As well as several archaeological sites, Halkidiki is also home to the Petralona’s Cave, located in the western part of Mount Katsika. Accidentally discovered in 1959, the cave is full of red-earth covered stalagmites and stalactites, earning it the name it’s also known by: the Cave of the Red Stones. But this is not just any old cave; in 1960, Dr Aris Poulianos discovered the remains of the skeleton of a young woman approximately 700,000 years old, considered one of the earliest human findings in Europe. Subsequent excavations allowed the discovery of more pre-human remains, as well as animal fossils.
Petralona 630 80, Greece, +30 2373 073365
The second city of Greece is located two hours from Halkidiki, which makes it easily accessible from major European cities. With several Byzantine monuments, old mansions and a vibrant food and cultural scene, Thessaloniki is definitely another underrated destination that deserves more credit.
Besides being a destination for sun-worshippers, cycling enthusiasts and nature-lovers, Halkidiki is equally appealing to foodies. Every year in June, the Sani Gourmet Food Festival takes place and brings together Michelin-starred chefs from Greece and abroad, creating innovative dishes. Attendees get to discover new flavours, attend workshops and presentations and take part in tasting sessions.
Then there is the Sani Festival of music, from July to August, held at Sani hill, with a beautiful medieval tower and the sea as a backdrop, though several other locations are also used. Additionally, the Kassandra Festival also taking place throughout July and August in Siviri, features a wide range of music, including traditional and contemporary music from across the globe. And for Greek music lovers, the Polygyros festival is held throughout August and features folklore music artists and bands from Greece.
Forget Nemea; Halkidiki is equally interesting for oenophiles. With the wineries spread out across the area, this way of exploring the region allows visitors to discover an overlooked facet of Halkidiki. Make a stop at Agios Pavlos, sample the well-known PDO Slopes of Meliton red wine, produced on the lush slopes of Mount Meliton in Sithonia.
If you are looking for somewhere off the beaten track, than head to Ammouliani, the only island of Halkidiki.
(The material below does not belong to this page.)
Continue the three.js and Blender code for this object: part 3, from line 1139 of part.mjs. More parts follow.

With about 600 permanent residents, this tiny drop of land in the intense blue sea is a little haven of small coves and beaches sheltered from the crowds. But besides its particularly beautiful landscapes, the island itself is perfect for exploration, as the residents hold tight to their traditions, brought back centuries ago by their ancestors from Asia Minor.
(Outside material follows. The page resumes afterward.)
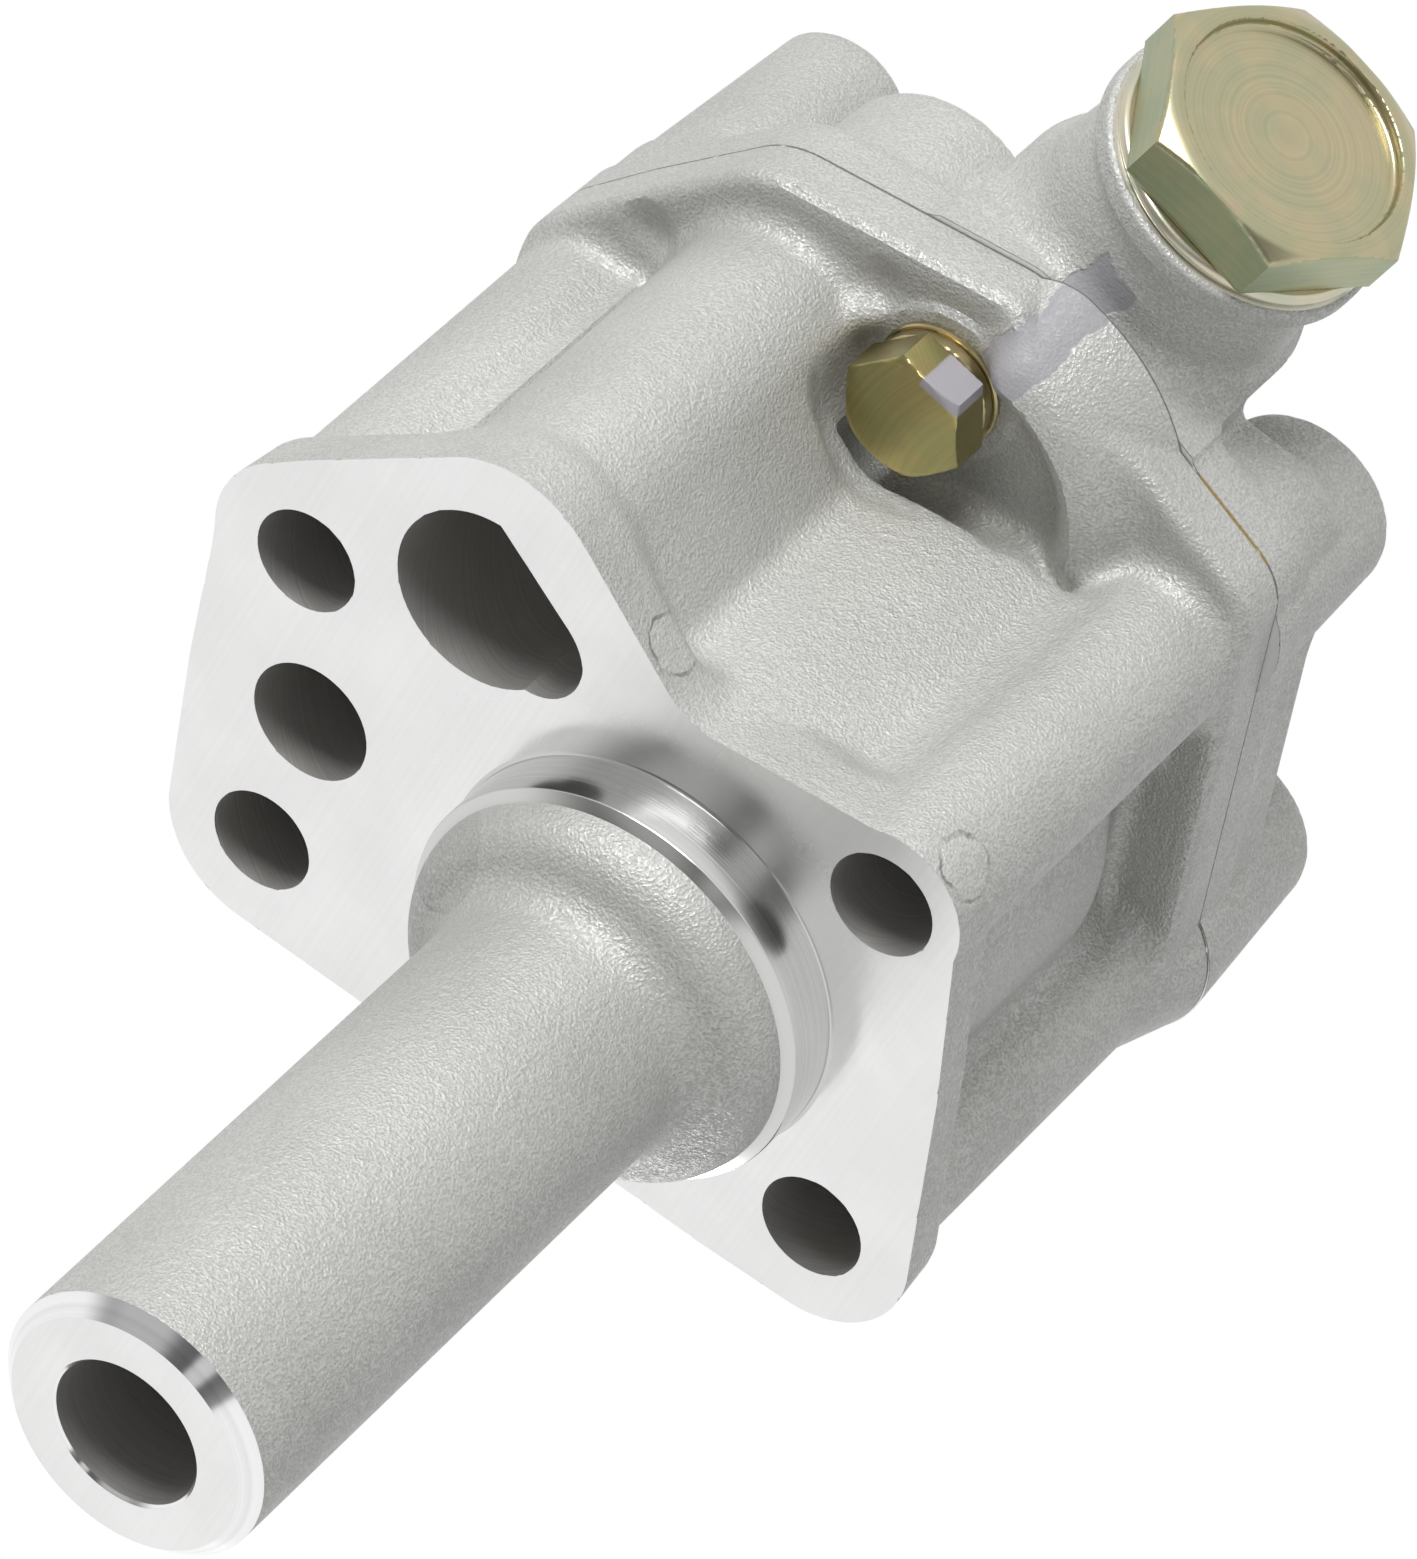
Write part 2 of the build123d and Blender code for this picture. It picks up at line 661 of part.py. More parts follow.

Throughout Greece, the northern part of the country is known for its good food. And you will quickly understand this in Halkidiki. With a long culinary tradition back influenced by Constantinople and Asia Minor, the gastronomy of the region is rich in delicious produce grown locally under the sun, and wine produced in the many wineries of the area. You will taste delicious bread and pies, satisfying meat dishes as well as homemade pasta, strong cheese and other memorable, fresh dishes.